For an Arizonan on the financial edge, not being able to drive could mean losing the only means of getting to work at a night job after the buses stop running. It cost a working-poor family their only paycheck.
Senate Bill 1160 allowed “destination restrictions” on a driver’s license, rather than a full suspension, so someone could still go to work or take dependent children to school.
It passed unanimously in the Senate before Farnsworth stopped it in the House Judiciary Committee he chairs.
SB 1158 would allow judges more discretion to reduce mandatory fines and civil penalties. A defendant unable to pay any fine could perform community service for restitution in lieu of payment. This, too, reflects the realities faced by working poor Arizonans who already face choices between paying the rent or buying food at the end of the month. That’s a lot of Arizonans. As the court’s task force pointed out: Arizona has the fourth-highest poverty rate in the United States . . . more than 1.2 million Arizonans struggle economically every day. Most of Arizona’s poor are not the panhandlers on the highway off-ramps, but the ‘working poor’.”
This bill passed the Senate 22 to 8 before Farnsworth stopped it.
SB 1163 deals with bond release proceedings and is part of a larger effort by the court to make the process fairer. This measure extends the time limit for bond hearing for high-risk individuals from the current 24 hours to seven days after the initial appearance.
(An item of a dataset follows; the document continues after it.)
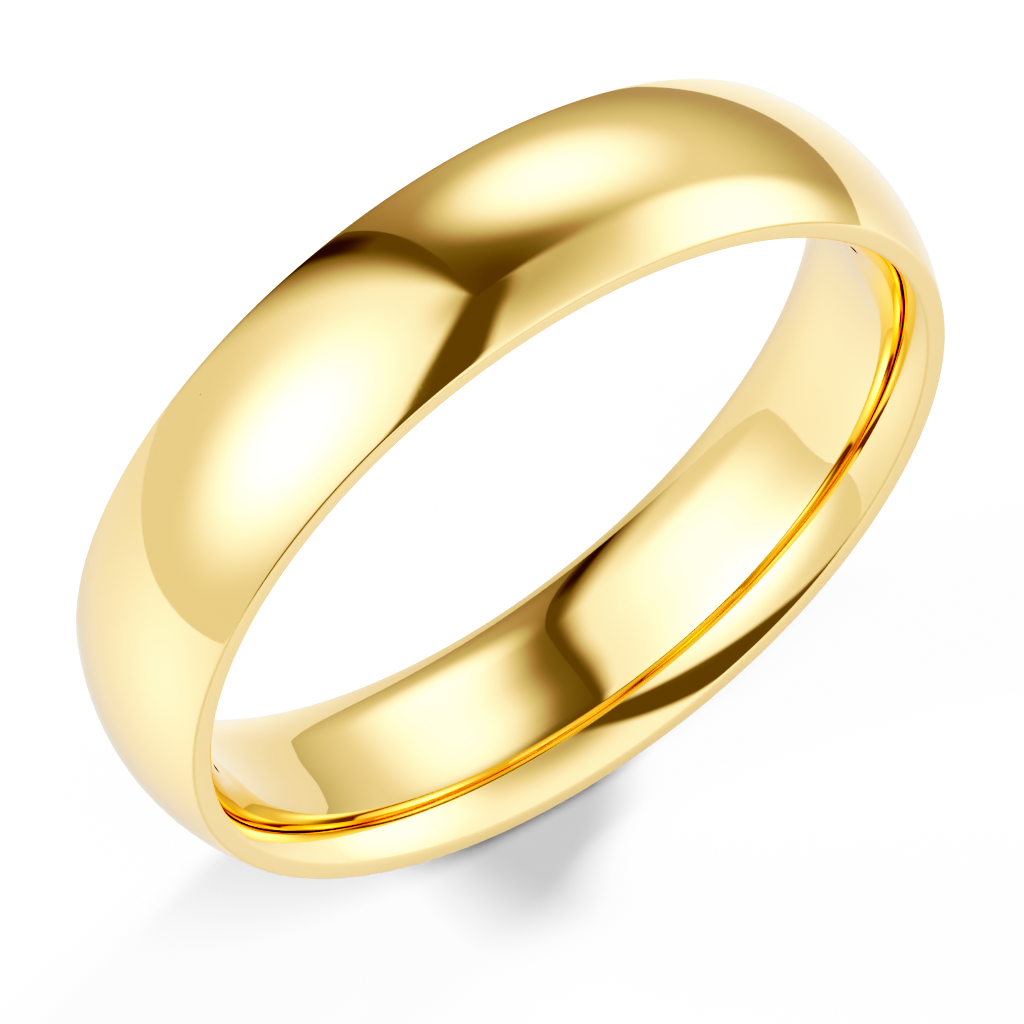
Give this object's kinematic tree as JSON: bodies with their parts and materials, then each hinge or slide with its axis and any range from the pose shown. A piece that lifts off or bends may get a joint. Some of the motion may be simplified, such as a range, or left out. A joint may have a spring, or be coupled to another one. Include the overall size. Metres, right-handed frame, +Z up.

It passed the Senate unanimously and — well, you guessed it.
Farnsworth has worked on issues like these for years and has worked with the courts on important legislation. His opposition — without explanation — is troublesome, especially because these bills are part of larger reform efforts that are important for the courts and our state.
Nothing is ever completely dead at the Legislature until the session officially ends.
Those who care about justice and our judicial system need to find a way to get these bills to the governor’s desk.